What Are Your Exemptions?

In a Chapter 7 case, the Bankruptcy Code essentially takes all of the Debtor’s property and sells it to satisfy as much of the Debtor’s obligations as possible. Since the creditors usually get less than they are owed, the Bankruptcy Code does not permit the Debtor to keep anything of value.

However, the Bankruptcy Code acknowledges that the Debtor should be permitted to keep certain assets, such that the Debtor may get back on her feet, or because those assets may have more sentimental value to the Debtor than monetary value to the creditors.

Most states’ laws provide for the “exemption” of certain types of property from creditors. The Bankruptcy Code provides that a debtor may choose to take advantage of the state law which applies, or may instead choose the exemptions provided by the Bankruptcy Code. The Bankruptcy Code also provides that state law may prohibit a debtor from electing the exemptions provided under the Bankruptcy Code, and restrict exemptions to those provided under state law.

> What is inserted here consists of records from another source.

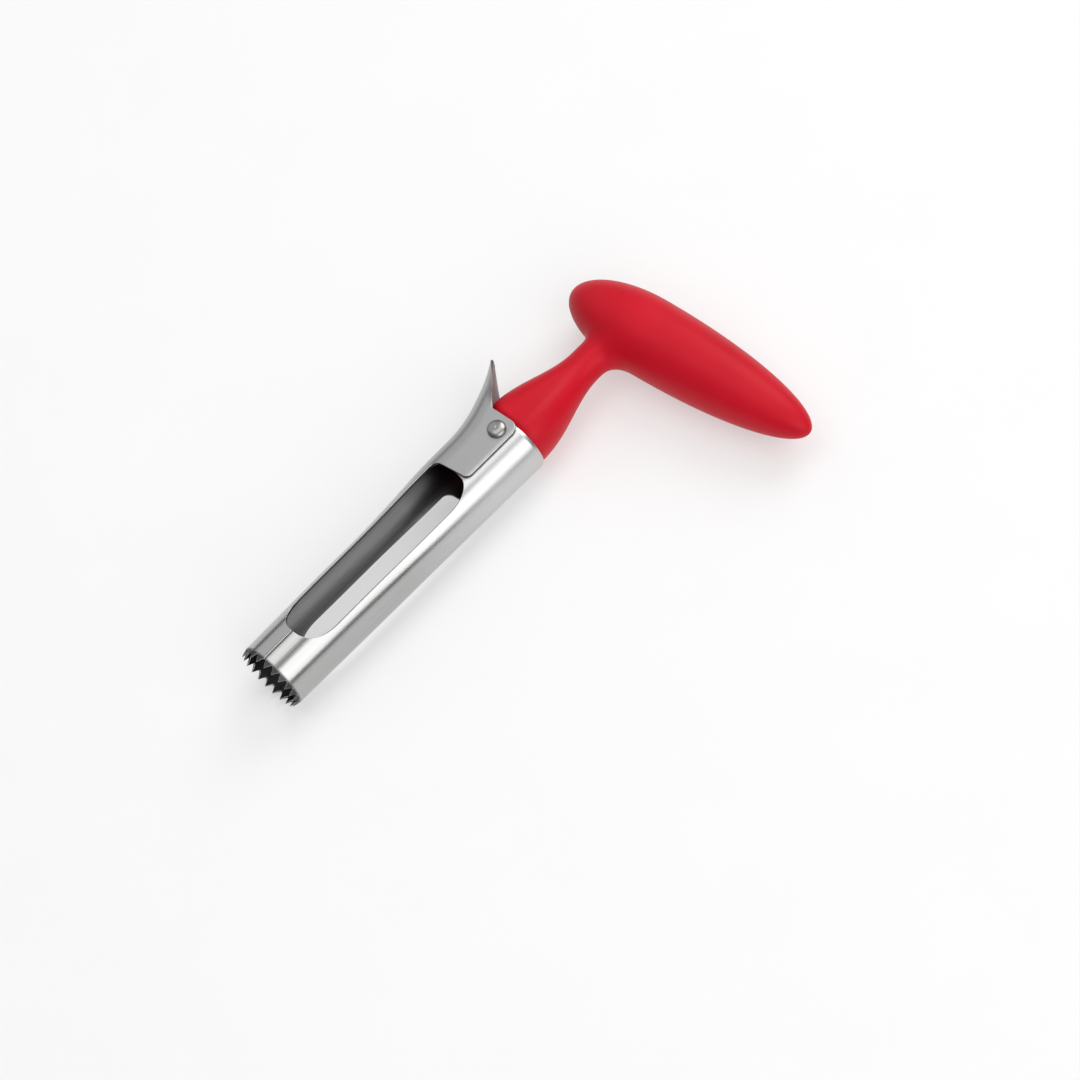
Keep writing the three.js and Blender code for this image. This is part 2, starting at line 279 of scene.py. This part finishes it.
class Finish:
    """A material being made: its constants go on the shader, and node() adds what varies."""

    def __init__(self, name, constants):
        self.material = bpy.data.materials.new(name)
        self.material.use_nodes = True
        self.tree = self.material.node_tree
        self.shader = self.tree.nodes["Principled BSDF"]
        for socket, value in constants.items():
            self.shader.inputs[socket].default_value = value

    def feed(self, socket, value):
        """A link from a Value, or a constant."""
        if isinstance(value, Value):
            self.tree.links.new(value.output, socket)
        else:
            socket.default_value = value

    def node(self, kind, settings, sockets, output=0):
        """Any node: its settings first, then the values or links of its sockets."""
        made = self.tree.nodes.new(kind)
        for name, value in settings.items():
            setattr(made, name, value)
        for name, value in sockets.items():
            self.feed(made.inputs[name], value)
        return Value(self, made.outputs[output])

    def noise(self, stretch, detail=2.0, roughness=0.5):
        """Noise on the piece's own coordinates, in cycles per metre along x, y and z."""
        coordinates = self.node("ShaderNodeTexCoord", {}, {}, "Object")
        stretched = self.node("ShaderNodeMapping", {}, {"Vector": coordinates, "Scale": stretch})
        return self.node(
            "ShaderNodeTexNoise", {},
            {"Vector": stretched, "Scale": 1.0, "Detail": detail, "Roughness": roughness}, "Fac",
        )

    def along_barrel(self):
        """x in the frame, in metres."""
        coordinates = self.node("ShaderNodeTexCoord", {}, {}, "Object")
        return self.node("ShaderNodeSeparateXYZ", {}, {"Vector": coordinates}, "X")

    def colours(self, factor, low, high):
        """From one colour to another as factor goes from 0 to 1."""
        low, high = (one if isinstance(one, Value) else (*one, 1) for one in (low, high))
        return self.node("ShaderNodeMix", {"data_type": "RGBA"}, {"Factor": factor, 6: low, 7: high}, 2)

    def ramp(self, factor, low, high):
        """0 where factor is at low, 1 where it is at high."""
        return self.node(
            "ShaderNodeMapRange", {}, {"Value": factor, "From Min": low, "From Max": high},
        )

    def bump(self, height, distance, strength):
        """Fine relief of a height, in metres where the height is 1."""
        return self.node(
            "ShaderNodeBump", {}, {"Height": height, "Distance": distance, "Strength": strength},
        )

    def drive(self, **varying):
        """What varies goes to the shader's own sockets, and the material is done."""
        for name, value in varying.items():
            self.feed(self.shader.inputs[name.replace("_", " ")], value)
        return self.material


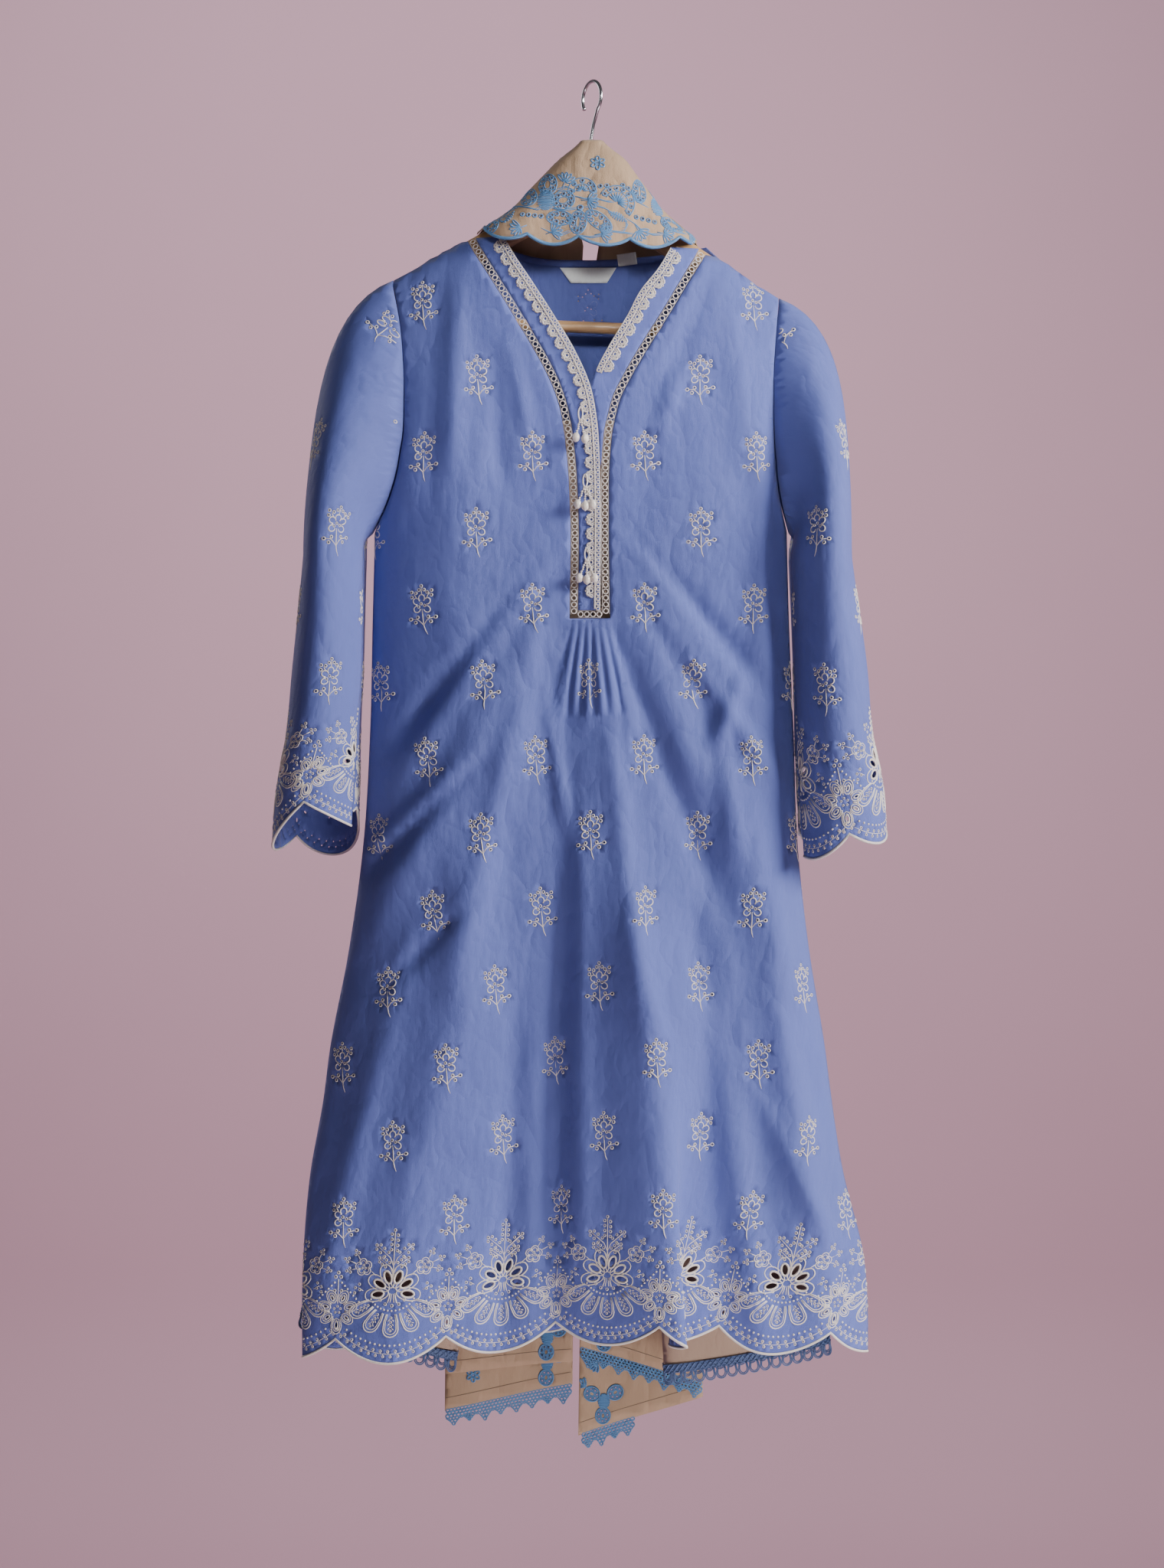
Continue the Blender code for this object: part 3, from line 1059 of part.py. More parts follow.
def make_tail(hand, rows, layer):
    """One layer of a tail, ending in its hem, and its lace where the layer has one."""
    cloth = tail_cloth(rows, hand, layer)
    top = 0.0630 if layer == "far" else LAYER_TOP
    outer_hem, inner_hem = TAIL_HEMS[hand, layer]
    outer = [(1e-5, d) for d in np.linspace(top, outer_hem, 24)]
    width = cloth.edge(inner_hem, True) - 1e-5
    inner = [(cloth.edge(d, True) - 1e-5, d) for d in np.linspace(top, inner_hem, 24)]
    hem = [(s * width, outer_hem + (inner_hem - outer_hem) * s) for s in (0.2, 0.4, 0.6, 0.8)]
    flat, faces = cut(outer + hem + inner[::-1], spacing=(0.036, 0.075))
    hang(f"dupatta_tail_{hand}_{layer}", "cream_cloth", cloth, flat, faces)
    if (hand, layer) in (("left", "far"), ("right", "near"), ("right", "far")):
        make_dupatta_lace(hand, layer, cloth, width, outer_hem, inner_hem)


def make_dupatta_lace(hand, layer, cloth, width, outer_hem, inner_hem):
    """Crochet lace under a tail's hem, with a point for each picot."""
    first, last = (0.55, 0.97) if (hand, layer) == ("right", "far") else (0.02, 0.98)
    count = int(round((last - first) * width / 0.012))
    upper, lower = [], []
    for k in range(count * 2 + 1):
        share = first + (last - first) * k / (2 * count)
        drop = outer_hem + (inner_hem - outer_hem) * share + SEAM
        if k % 2 == 0:
            upper.append((share * width, drop))
        lower.append((share * width, drop + DUPATTA_LACE * (1.0 if k % 2 else 0.72)))
    flat, faces = cut(upper + lower[::-1], spacing=(0.03, 0.03))
    hang(f"dupatta_lace_{hand}_{layer}", "sky_lace", cloth, flat, faces, thickness=TRIM_WALL)


# ---------------------------------------------------------------- hanger
def make_arms():
    """The wooden arms: rounded sections from end to end."""
    outs = list(ARM_TOP["out"])
    stations = [-v for v in outs[:0:-1]] + outs
    sides = 12
    points, faces = [], []
    for x in stations:
        drop, height, half = (float(along(ARM_TOP, c, abs(x))) for c in ("drop", "height", "half_depth"))
        for k in range(sides):
            t = 2 * math.pi * k / sides
            px, pd = tilted(x, drop + height / 2 - height / 2 * math.cos(t))
            points.append((px, half * math.sin(t), -pd))
    for i in range(len(stations) - 1):
        for k in range(sides):
            n = (k + 1) % sides
            faces.append((i * sides + k, (i + 1) * sides + k, (i + 1) * sides + n, i * sides + n))
    faces.append(tuple(range(sides)))
    faces.append(tuple(reversed(range((len(stations) - 1) * sides, len(stations) * sides))))
    return add_object("hanger_arms", tidy_mesh("hanger_arms", points, faces), "honey_wood")


def make_bar():
    """The trouser bar, between the lobes under the arms."""
    mesh = bpy.data.meshes.new("hanger_bar")
    shape = bmesh.new()
    bmesh.ops.create_cone(shape, cap_ends=True, segments=20, radius1=BAR_RADIUS, radius2=BAR_RADIUS,
                          depth=2 * BAR_HALF)
    shape.to_mesh(mesh)
    shape.free()
    mesh.shade_smooth()
    bar = add_object("hanger_bar", mesh, "honey_wood")
    x, drop = tilted(0.0, BAR_DROP)
    bar.matrix_world = (Matrix.Translation((x, 0, -drop))
                        @ Matrix.Rotation(math.pi / 2 + HANGER_TILT, 4, "Y"))
    return bar


def make_hook():
    """The wire hook over the rail: a shank in the wooden neck and three quarters of a circle."""
    radius, yaw = HOOK_RADIUS, HOOK_YAW
    centre = -radius + WIRE
    foot_x, foot_drop = tilted(0.0, float(ARM_TOP["drop"][0]))
    line = [(0.0, -foot_drop + SEAM), (0.0, -0.060), (0.0025, HOOK_BEND)]
    line += [(radius * math.cos(t), centre + radius * math.sin(t))
             for t in np.radians(np.arange(-50, 215, 12))]
    data = bpy.data.curves.new("hanger_hook", "CURVE")
    data.dimensions = "3D"
    data.bevel_depth = WIRE
    data.bevel_resolution = 2
    data.use_fill_caps = True
    spline = data.splines.new("POLY")
    spline.points.add(len(line) - 1)
    for point, (u, z) in zip(spline.points, line):
        lean = foot_x * max(0.0, HOOK_BEND - z) / (HOOK_BEND + foot_drop)
        point.co = (u * math.cos(yaw) + lean, -u * math.sin(yaw), z, 1.0)
    return add_object("hanger_hook", data, "chrome_wire")


def main():
    clear_scene()
    make_arms()
    make_bar()
    make_hook()
    front = kameez_cloth(-1, FRONT_FOLDS, OVERLAP)
    back = kameez_cloth(1, BACK_FOLDS)
    make_kameez_front(front)
    make_kameez_back(back)
    for hand, sections, armhole in (("left", SLEEVE_LEFT, ARMHOLE_LEFT), ("right", SLEEVE_RIGHT, ARMHOLE_RIGHT)):
        sleeve = Sleeve(hand, sections, armhole, front, back)
        for face in ("front", "back"):
            make_sleeve_half(sleeve, face)
    make_neck(front)
    make_back_neck(back)
    for index, (drop, x, strands) in enumerate(zip(*TASSELS.values()), 1):
        make_tassel(front, index, drop, x, int(strands))
    make_waist()
    for hand, rows in (("left", LEG_LEFT), ("right", LEG_RIGHT)):
        for face in (-1, 1):
            make_trouser_panel(hand, rows, face)
    make_bib(bib_cloth())
    for hand, rows in (("left", TAIL_LEFT), ("right", TAIL_RIGHT)):
        for layer in ("near", "far"):
            make_tail(hand, rows, layer)


main()
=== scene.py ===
"""A three-piece salwar kameez suit on a hanger: eyelet-embroidered kameez, trousers and dupatta."""
import functools
import math

import bpy
import numpy as np
from bpy.props import FloatProperty, FloatVectorProperty, PointerProperty
from mathutils import Matrix, Vector
from mathutils.geometry import delaunay_2d_cdt
from mathutils.kdtree import KDTree


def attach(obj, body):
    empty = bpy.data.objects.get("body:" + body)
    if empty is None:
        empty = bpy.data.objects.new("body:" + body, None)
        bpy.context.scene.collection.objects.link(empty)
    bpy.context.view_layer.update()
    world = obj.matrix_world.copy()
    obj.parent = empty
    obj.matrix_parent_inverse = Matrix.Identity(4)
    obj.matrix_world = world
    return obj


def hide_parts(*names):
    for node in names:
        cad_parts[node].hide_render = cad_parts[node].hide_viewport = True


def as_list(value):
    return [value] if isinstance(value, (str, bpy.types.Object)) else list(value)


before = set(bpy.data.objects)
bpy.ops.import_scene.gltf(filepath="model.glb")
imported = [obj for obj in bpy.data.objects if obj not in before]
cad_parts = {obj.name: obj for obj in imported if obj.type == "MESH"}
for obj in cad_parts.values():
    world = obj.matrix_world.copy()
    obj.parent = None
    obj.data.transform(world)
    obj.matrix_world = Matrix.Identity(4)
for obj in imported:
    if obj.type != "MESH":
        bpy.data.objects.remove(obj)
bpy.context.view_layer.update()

bl_info = {
    "name": "Salwar kameez suit",
    "version": (1, 0, 0),
    "blender": (4, 5, 0),
    "location": "View3D > Sidebar > Suit",
    "description": "Dresses a packed salwar kameez suit: cloth, eyelet embroidery, crochet and hanger",
    "category": "Object",
}

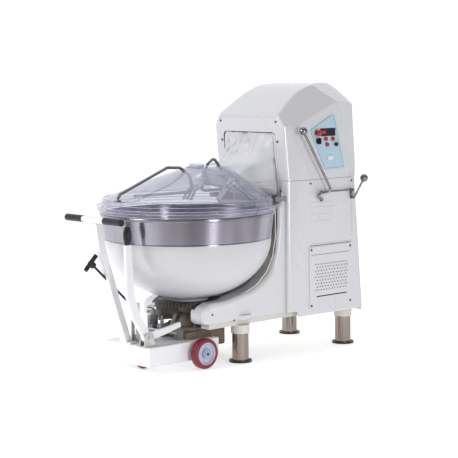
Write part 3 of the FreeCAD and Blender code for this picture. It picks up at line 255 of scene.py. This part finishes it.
def cloth_white():
    """Coated woven cloth: fine crossed threads, a soft sheen and faint blotches."""
    paint = Paint("gaiter_cloth", (0.64, 0.64, 0.67), 0.62, Sheen_Weight=0.35,
                  Sheen_Roughness=0.4)
    paint.tint(paint.ranged(paint.noise(9.0, detail=5.0), 0.0, 1.0, 0.4, 0.75),
               (0.55, 0.55, 0.6))
    weave = paint.node("ShaderNodeMath", operation="ADD")
    for socket, direction in ((0, (1, 0, 1)), (1, (0, 1, 1))):
        wave = paint.node("ShaderNodeTexWave")
        wave.inputs["Scale"].default_value = 260.0
        wave.inputs["Distortion"].default_value = 1.2
        paint.link(paint.stretched(direction), wave.inputs["Vector"])
        paint.link(wave.outputs["Fac"], weave.inputs[socket])
    paint.bump(weave.outputs["Value"], 0.12, 0.0004)
    paint.bump(paint.noise(45.0, detail=5.0), 0.25, 0.002)
    return paint


def round_brushed(paint):
    """Grain that runs round the bowl, so that highlights stand upright on the wall."""
    tangent = paint.node("ShaderNodeTangent", direction_type="RADIAL", axis="Z")
    paint.link(tangent.outputs["Tangent"], paint.shader.inputs["Tangent"])


LID_SPLIT_Y = 76                          # the lid's hinge line
HINGE_PLACE, HINGE_REACH = at(0, LID_SPLIT_Y, 1172), 0.0735    # the leaf on the lid's crown
BLUR = 0.004                              # how far the leaf's edge fades, in metres


def moulded_near(paint, place, radius, colour):
    """Pale moulded plastic instead of metal, within a distance of a place."""
    away = paint.node("ShaderNodeVectorMath", operation="DISTANCE")
    away.inputs[1].default_value = place
    paint.link(paint.place, away.inputs[0])
    base = paint.shader.inputs["Base Color"]
    inner = base.links[0].from_socket
    start = radius - BLUR
    near = paint.ranged(away.outputs["Value"], 1.0, 0.0, start, radius)
    paint.link(paint.mix(near, inner, colour), base)
    paint.link(paint.ranged(away.outputs["Value"], 0.0, 1.0, start, radius),
               paint.shader.inputs["Metallic"])


def painted_reflection_streak(paint, dark, bright, scale, start, end):
    """Lighter and darker stripes up a brushed wall: painted reflections multiplied into the colour.
    """
    inner = paint.shader.inputs["Base Color"].links[0].from_socket
    reflection_bands = paint.noise(scale, (1, 1, 0.03), detail=1.5)
    lit = paint.mix(paint.ranged(reflection_bands, 0.0, 1.0, start, end), dark, bright)
    blend = paint.node("ShaderNodeMix", data_type="RGBA", blend_type="MULTIPLY")
    blend.inputs["Factor"].default_value = 1.0
    colours = [s for s in blend.inputs if s.type == "RGBA"]
    paint.link(inner, colours[0])
    paint.link(lit, colours[1])
    out = [s for s in blend.outputs if s.type == "RGBA"][0]
    paint.link(out, paint.shader.inputs["Base Color"])


round_brushed(BAND)
# painted reflection: upright bright and dark bands laid into the steel band's colour
painted_reflection_streak(BAND, (1.25, 1.25, 1.25), (0.72, 0.7, 0.71), 5.2, 0.44, 0.68)
LID = clear_lid()
CLOTH = cloth_white()
moulded_near(BAR, HINGE_PLACE, HINGE_REACH, (0.6, 0.6, 0.72))
BLACK.shader.inputs["Specular IOR Level"].default_value = 0.25    # duller than bare plastic

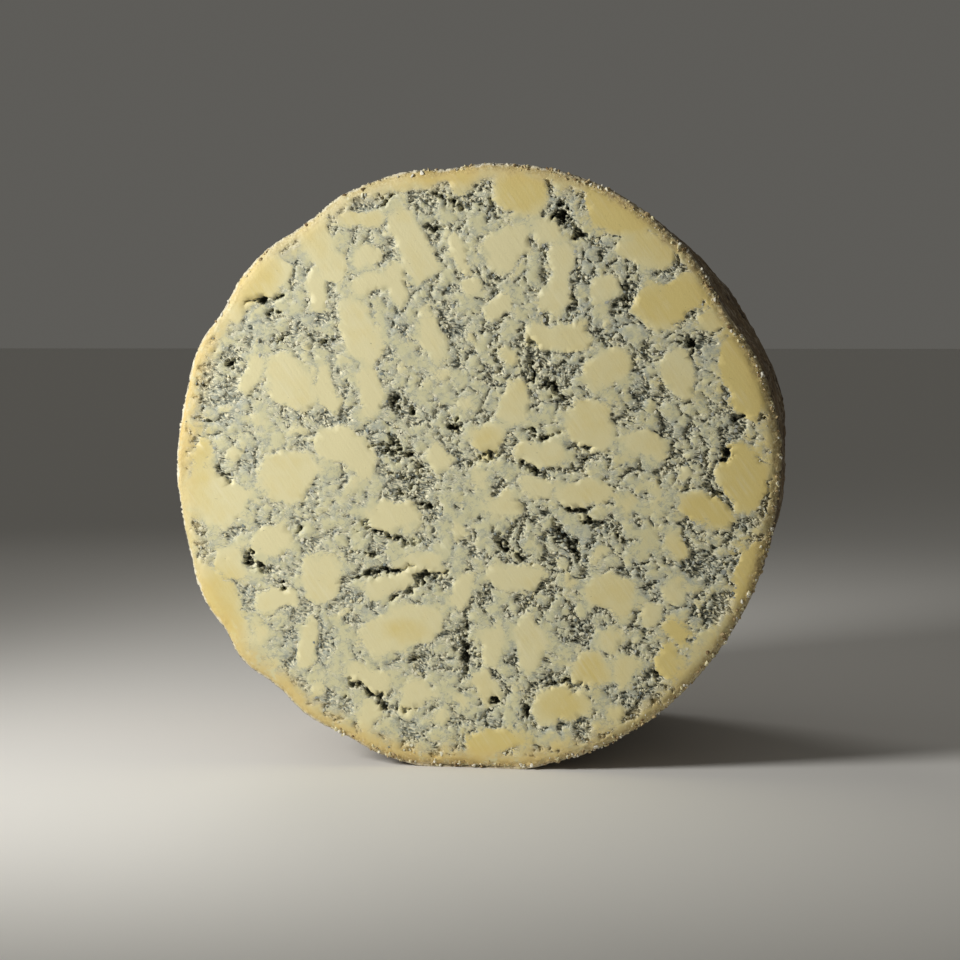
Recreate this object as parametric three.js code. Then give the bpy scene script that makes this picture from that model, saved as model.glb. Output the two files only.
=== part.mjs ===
// Half drum of natural-rind blue cheese, standing on its rim with the round cut face towards -Y.
// Millimetres, +Z up. The origin is under the middle of the piece, on the flat it rests on.
// The cut face is one relief: flat curd nuggets, crumbly veins sunk between them, cracks and holes.
// Places on the face are x and z as seen from in front, measured from the reading point below.

import * as THREE from 'three';

// Driving dimensions
const drumRadius = 101;
const drumLength = 140;
const axisHeight = 99.4; // the drum's axis over the flat it rests on
const readingPoint = { x: 2.8, z: 1.3 }; // right of and above the drum's axis
const shoulderRadius = 14; // rounding between the side and the uncut end
const cutEdgeChip = 1.2; // how far the cut edge has crumbled back
const rindRelief = 1.3; // bumps of the side
const endRelief = 2.2; // hollows of the uncut end
const outlineKept = 0.35; // share of the outline's dents that reaches the uncut end
const rindBumpLength = 17;
const endHollowLength = 34;

const curdRelief = 0.25; // unevenness of the cut nuggets
const veinDepth = 1.3; // the veins behind the curd, on average
const curdEdge = 0.8; // width of the slope from a nugget down to a vein
const squareness = 2.5; // 2 is an oval nugget, more is squarer
const wander = 1.4; // how far a nugget's edge strays from its even shape
const wanderLength = 8;
const holeFloor = 0.55; // a hole's floor, as a share of its width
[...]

Illinois has opted out of the Bankruptcy Code’s exemptions, and has instead provided its own exemptions. The exemptions provided under Illinois law generally include:

  • Up to $15,000 of value of residential real estate, whether vacant land, house, or condominium;
  • Necessary wearing apparel, bible, school books, and family pictures of the Debtor and dependents;
  • Up to $4,000 in other property;
  • Up to $2,400 in a motor vehicle;
  • Up to $1,500 in tools of the trade;
  • Insurance policies on the life of the Debtor and any equity therein;
  • Health aids;
  • Rights to receive social security, veterans’, disability, illness, or unemployment benefits;
  • Rights to receive alimony to the extent necessary for support of the Debtor and dependents;
  • Rights to receive crime victim reparations, but only within 2 years of the accrual of rights;
  • Payments on account of the wrongful death of one upon whom the Debtor was dependent to the extent necessary for the support of the Debtor and dependents, but only within two years of the payment;
  • Up to $15,000 for personal injury, but only within 2 years of the payment.

In Illinois, exempt property that is purchased with non-exempt property with the intent to defraud creditors is not exempt. Property purchased within 6 months prior to the bankruptcy filing is presumed to have been purchased with such a fraudulent intent.